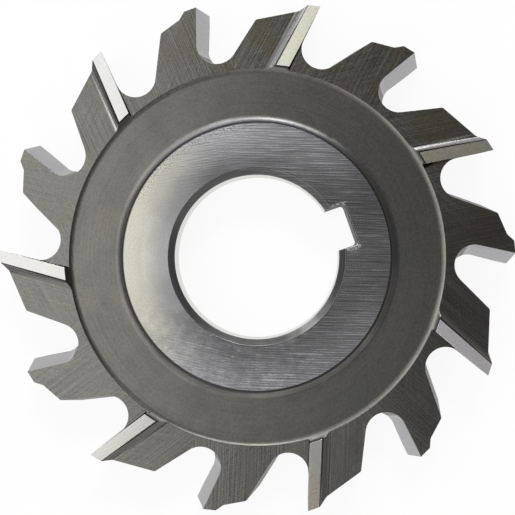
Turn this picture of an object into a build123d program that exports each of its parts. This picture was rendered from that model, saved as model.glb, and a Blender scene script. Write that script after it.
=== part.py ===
from build123d import *
import os
from math import atan, atan2, cos, degrees, radians, sin, sqrt, tan

# A staggered-tooth side and face cutter, one piece of tool steel, in mm and degrees.
# The origin is the middle of the bore and +Z is the cutter's axis. The keyway lies towards +X,
# and the first tooth's corner on the +Z face lies anticlockwise of it by the first tooth angle.
# Seen from +Z the cutter turns clockwise, so behind a tooth means anticlockwise of it.

# Whole cutter
cutter_diameter = 50.0
cutter_width = 6.0
tooth_pairs = 7
first_tooth_angle = 4.9
helix_angle = 10.5

# Bore and keyway, to suit a milling arbor
bore_diameter = 16.0
bore_chamfer = 0.6
keyway_width = 4.1
keyway_height = 17.7
keyway_corner_radius = 0.3

# Hub, a little lower than the side lands, and the web turned with a round nose on both sides
hub_diameter = 26.0
hub_recess = 0.3
nose_radius = 1.3
web_step = 0.1

# Gullets, in the plane square to the tooth
gullet_depth = 5.85
gullet_radius = 1.95
gullet_angle = 32.5
rake_angle = 12.0

# Back of each tooth: ground land, step, then a straight slope to the heel
land_length = 1.2
land_relief = 7.0
step_length = 0.92
step_slope = 48.0
step_radius = 0.5
back_slope = 24.0
heel_radius = 0.3

# Raised side land on every other tooth of each face, and the milled relief between the lands
side_relief = 0.55
side_land_width = 1.1
side_land_back_turn = 3.0
side_land_front_turn = 2.5
side_land_step = 0.05
side_land_relief = 3.0
side_land_foot_radius = 1.0
side_land_setback = 0.49
side_land_ledge = 0.37


def arc_reach(radius, rise):
    """How far sideways an arc that starts level gets while it rises by a height."""
    return sqrt(2 * radius * rise - rise**2)


# Sizes that follow from those above
cutter_radius = cutter_diameter / 2
half_width = cutter_width / 2
bore_radius = bore_diameter / 2
hub_radius = hub_diameter / 2
tooth_pitch = 180 / tooth_pairs
gullet_root = cutter_radius - gullet_depth
side_land_root = gullet_root - side_land_setback
hub_height = half_width - hub_recess
side_height = half_width - side_relief
web_height = side_height - web_step
web_radius = side_land_root - side_land_ledge - arc_reach(nose_radius, web_step)

# The inclined edge keeps to the cutter's diameter at both faces
edge_sweep = half_width * tan(radians(helix_angle))
edge_radius = sqrt(cutter_radius**2 - edge_sweep**2)
edge_lag = degrees(atan2(edge_sweep, edge_radius))

# Stock left on the turned blank, and how far a cut runs past the steel
stock = 0.5
overrun = 2.0

# How near to the middle plane an edge's centre lies when it crosses from face to face
nearness = 0.01


def ray(start, angle, length):
    """The point at a length from start, in the direction of an angle."""
    return Vector(start) + Vector(length, 0).rotate(Axis.Z, angle)


def turned_blank():
    """The disc with its hub, webs, rim and chamfered bore, alike on both faces."""
    hub = Polyline(
        (bore_radius, 0),
        (bore_radius, hub_height - bore_chamfer),
        (bore_radius + bore_chamfer, hub_height),
        (hub_radius, hub_height),
    )
    hub_foot = hub_radius + arc_reach(nose_radius, hub_height - web_height)
    web = Line((hub_foot, web_height), (web_radius, web_height))
    nose_height = web_height + nose_radius
    wall_foot = nose_height - sqrt(nose_radius**2 - (side_land_root - web_radius) ** 2)
    rim = Polyline(
        (side_land_root, wall_foot),
        (side_land_root, half_width),
        (cutter_radius + stock, half_width),
        (cutter_radius + stock, 0),
        (bore_radius, 0),
    )
    hub_side = RadiusArc(hub @ 1, web @ 0, -nose_radius)
    rim_side = RadiusArc(web @ 1, rim @ 0, -nose_radius)
    upper = make_face(hub + hub_side + web + rim_side + rim)
    return revolve(Plane.XZ * (upper + mirror(upper, about=Plane.XZ)), Axis.Z)


def keyway():
    """The slot along one side of the bore, with its two floor corners rounded."""
    floor = keyway_height - bore_radius
    slot = Pos(floor / 2, 0) * Rectangle(floor, keyway_width)
    slot = fillet(slot.vertices().group_by(Axis.X)[-1], keyway_corner_radius)
    return extrude(slot, cutter_width, both=True)


def tooth_space():
    """All that is cut away in front of and behind one tooth edge, as one inclined prism."""
    edge = Vector(edge_radius, 0)
    rake_inward = 180 - rake_angle
    wall_outward = -rake_angle - gullet_angle

    # The round bottom touches the rake face and dips to the root circle
    beside_edge = ray(edge, rake_inward + 90, gullet_radius)
    along = beside_edge.dot(ray((0, 0), rake_inward, 1))
    reach = (gullet_root + gullet_radius) ** 2 - beside_edge.length**2
    bottom_centre = ray(beside_edge, rake_inward, -along - sqrt(along**2 + reach))
    bottom_corner = ray(
        bottom_centre,
        rake_inward - gullet_angle / 2,
        gullet_radius / sin(radians(gullet_angle / 2)),
    )

    # The wall in front runs out past the blank, and the tooth's back runs into the next gullet
    outside = cutter_radius + overrun
    wall_length = (outside - bottom_corner.X) / cos(radians(wall_outward))
    wall_end = ray(bottom_corner, wall_outward, wall_length)
    land_end = ray(edge, 90 + land_relief, land_length)
    step_foot = ray(land_end, 90 + step_slope, step_length)
    next_gullet = bottom_centre.rotate(Axis.Z, tooth_pitch)
    back_length = (next_gullet.Y - step_foot.Y) / cos(radians(back_slope))
    back_end = ray(step_foot, 90 + back_slope, back_length)

    space = make_face(
        Polyline(
            edge,
            bottom_corner,
            wall_end,
            (outside, back_end.Y),
            back_end,
            step_foot,
            land_end,
            close=True,
        )
    )
    space = fillet(space.vertices().sort_by_distance(bottom_corner)[0], gullet_radius)
    space = fillet(space.vertices().sort_by_distance(step_foot)[0], step_radius)
    tilt = radians(helix_angle)
    edge_plane = Plane(origin=(0, 0, 0), x_dir=(1, 0, 0), z_dir=(0, -sin(tilt), cos(tilt)))
    return extrude(edge_plane * space, cutter_width, both=True)


def side_cuts():
    """The relief behind one side land of the +Z face, and the slope ground on that land."""
    corner = Vector(edge_radius, -edge_sweep)
    land_inward = 180 - degrees(atan(tan(radians(rake_angle)) / cos(radians(helix_angle))))
    to_hub = cutter_radius - hub_radius

    # The relief reaches from this land's back to the next land's front, and both of these
    # lines turn back from the rake face on their way to the hub
    back_inward = land_inward - side_land_back_turn
    front_inward = land_inward - side_land_front_turn
    foot_rise = side_relief - side_land_width * tan(radians(side_land_relief))
    foot_length = arc_reach(side_land_foot_radius, foot_rise)
    back_offset = side_land_width + foot_length - side_land_foot_radius
    back_corner = ray(corner, land_inward - 90, back_offset)
    front_corner = ray(corner, land_inward + 90, side_land_step)
    relief = make_face(
        Polyline(
            ray(back_corner, back_inward, to_hub),
            ray(back_corner, back_inward, -overrun),
            ray((0, 0), tooth_pitch, 2 * cutter_radius),
            ray(front_corner, front_inward, -overrun).rotate(Axis.Z, 2 * tooth_pitch),
            ray(front_corner, front_inward, to_hub).rotate(Axis.Z, 2 * tooth_pitch),
            close=True,
        )
    )
    relief -= Circle(web_radius)
    relief = extrude(Pos(0, 0, side_height) * relief, side_relief + stock)
    back_foot = relief.edges().sort_by_distance((back_corner.X, back_corner.Y, side_height))[0]
    relief = fillet(back_foot, side_land_foot_radius)

    # The land falls away behind its cutting edge
    behind = ray((0, 0), land_inward - 90, sin(radians(side_land_relief)))
    slope_plane = Plane(
        origin=(corner.X, corner.Y, half_width),
        x_dir=ray((0, 0), land_inward, 1),
        z_dir=behind + Vector(0, 0, cos(radians(side_land_relief))),
    )
    slope = Pos(-overrun, 0, 0) * Box(
        cutter_radius - side_land_root + 2 * overrun,
        2 * side_land_width,
        stock,
        align=(Align.MIN, Align.MAX, Align.MIN),
    )
    return [relief, slope_plane * slope]


def around(cut, first_tooth):
    """A cut at every other tooth, starting from the given one."""
    start = first_tooth_angle + edge_lag
    turns = range(first_tooth, 2 * tooth_pairs, 2)
    return [Rot(0, 0, start + turn * tooth_pitch) * cut for turn in turns]


# Turning and slotting
cutter = turned_blank() - keyway()

# Gullets and tooth backs, leaning one way and then the other
space = tooth_space()
mirrored_space = mirror(space, about=Plane.XY)
cutter -= around(space, 0) + around(mirrored_space, 1)

# Heels, the fifth inclined line in from the cutting edge on every tooth
inclined = cutter.edges().filter_by(GeomType.LINE).filter_by(lambda line: line.length > cutter_width)
crossing = inclined.filter_by_position(Axis.Z, -nearness, nearness)
heels = crossing.group_by(lambda line: line.center().length, tol_digits=3)[-5]
cutter = fillet(heels, heel_radius)

# Side lands, on the even teeth of the +Z face and on the odd teeth of the other
for cut in side_cuts():
    cutter -= around(cut, 0) + around(mirror(cut, about=Plane.XY), 1)

os.makedirs("parts", exist_ok=True)
export_step(cutter.solid(), "parts/side_and_face_cutter.step")
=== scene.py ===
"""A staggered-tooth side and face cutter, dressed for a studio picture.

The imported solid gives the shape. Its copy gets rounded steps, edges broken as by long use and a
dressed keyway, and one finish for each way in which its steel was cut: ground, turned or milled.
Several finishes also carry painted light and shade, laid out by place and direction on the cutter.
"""

import logging
import math
from collections.abc import Callable
from dataclasses import dataclass, field
from enum import Enum

import bpy
from mathutils import Matrix, Vector


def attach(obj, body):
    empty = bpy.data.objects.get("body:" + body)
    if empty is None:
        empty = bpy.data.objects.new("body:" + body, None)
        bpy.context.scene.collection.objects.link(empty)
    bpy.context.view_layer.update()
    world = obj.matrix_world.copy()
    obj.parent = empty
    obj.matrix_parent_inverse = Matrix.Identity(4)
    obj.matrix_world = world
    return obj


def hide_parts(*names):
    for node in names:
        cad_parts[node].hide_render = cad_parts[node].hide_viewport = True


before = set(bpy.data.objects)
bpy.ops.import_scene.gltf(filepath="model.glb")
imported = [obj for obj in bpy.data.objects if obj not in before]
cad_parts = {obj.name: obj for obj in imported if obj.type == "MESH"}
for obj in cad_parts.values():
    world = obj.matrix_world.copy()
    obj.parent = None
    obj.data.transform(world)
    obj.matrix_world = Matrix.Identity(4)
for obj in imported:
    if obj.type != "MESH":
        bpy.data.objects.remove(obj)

bpy.context.view_layer.update()

MM = 0.001
HUB_GRINDING = -21.0  # where the hub's grinding lines run, in degrees from +X
Colour = tuple[float, float, float]
Reach = tuple[float, float]

log = logging.getLogger("cutter")


class Value:
    """A socket that carries a number, so that shader maths reads as arithmetic."""

    def __init__(self, graph: "Graph", socket: bpy.types.NodeSocket) -> None:
        """Keeps an output socket and the graph that it belongs to."""
        self.graph = graph
        self.socket = socket

    def __add__(self, other: "Value | float") -> "Value":
        """Sum with a value or number."""
        return self.graph.math("ADD", self, other)

    def __radd__(self, other: float) -> "Value":
        """Sum of a number and this value."""
        return self.graph.math("ADD", other, self)

    def __sub__(self, other: "Value | float") -> "Value":
        """Difference from a value or number."""
        return self.graph.math("SUBTRACT", self, other)

    def __rsub__(self, other: float) -> "Value":
        """A number less this value."""
        return self.graph.math("SUBTRACT", other, self)

    def __mul__(self, other: "Value | float") -> "Value":
        """Product with a value or number."""
        return self.graph.math("MULTIPLY", self, other)

    def __rmul__(self, other: float) -> "Value":
        """Product of a number and this value."""
        return self.graph.math("MULTIPLY", other, self)

    def __truediv__(self, other: "Value | float") -> "Value":
        """Quotient by a value or number."""
        return self.graph.math("DIVIDE", self, other)

    def __rtruediv__(self, other: float) -> "Value":
        """Quotient of a number by this value."""
        return self.graph.math("DIVIDE", other, self)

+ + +

To do - Your task is to quote exactly the lines beginning with the one that contains "# Heels, the" and ending with the one that contains "before = set(bpy.data.objects)", with nothing left out or added.

Output of the exercise -
# Heels, the fifth inclined line in from the cutting edge on every tooth
inclined = cutter.edges().filter_by(GeomType.LINE).filter_by(lambda line: line.length > cutter_width)
crossing = inclined.filter_by_position(Axis.Z, -nearness, nearness)
heels = crossing.group_by(lambda line: line.center().length, tol_digits=3)[-5]
cutter = fillet(heels, heel_radius)

# Side lands, on the even teeth of the +Z face and on the odd teeth of the other
for cut in side_cuts():
    cutter -= around(cut, 0) + around(mirror(cut, about=Plane.XY), 1)

os.makedirs("parts", exist_ok=True)
export_step(cutter.solid(), "parts/side_and_face_cutter.step")
=== scene.py ===
"""A staggered-tooth side and face cutter, dressed for a studio picture.

The imported solid gives the shape. Its copy gets rounded steps, edges broken as by long use and a
dressed keyway, and one finish for each way in which its steel was cut: ground, turned or milled.
Several finishes also carry painted light and shade, laid out by place and direction on the cutter.
"""

import logging
import math
from collections.abc import Callable
from dataclasses import dataclass, field
from enum import Enum

import bpy
from mathutils import Matrix, Vector


def attach(obj, body):
    empty = bpy.data.objects.get("body:" + body)
    if empty is None:
        empty = bpy.data.objects.new("body:" + body, None)
        bpy.context.scene.collection.objects.link(empty)
    bpy.context.view_layer.update()
    world = obj.matrix_world.copy()
    obj.parent = empty
    obj.matrix_parent_inverse = Matrix.Identity(4)
    obj.matrix_world = world
    return obj


def hide_parts(*names):
    for node in names:
        cad_parts[node].hide_render = cad_parts[node].hide_viewport = True


before = set(bpy.data.objects)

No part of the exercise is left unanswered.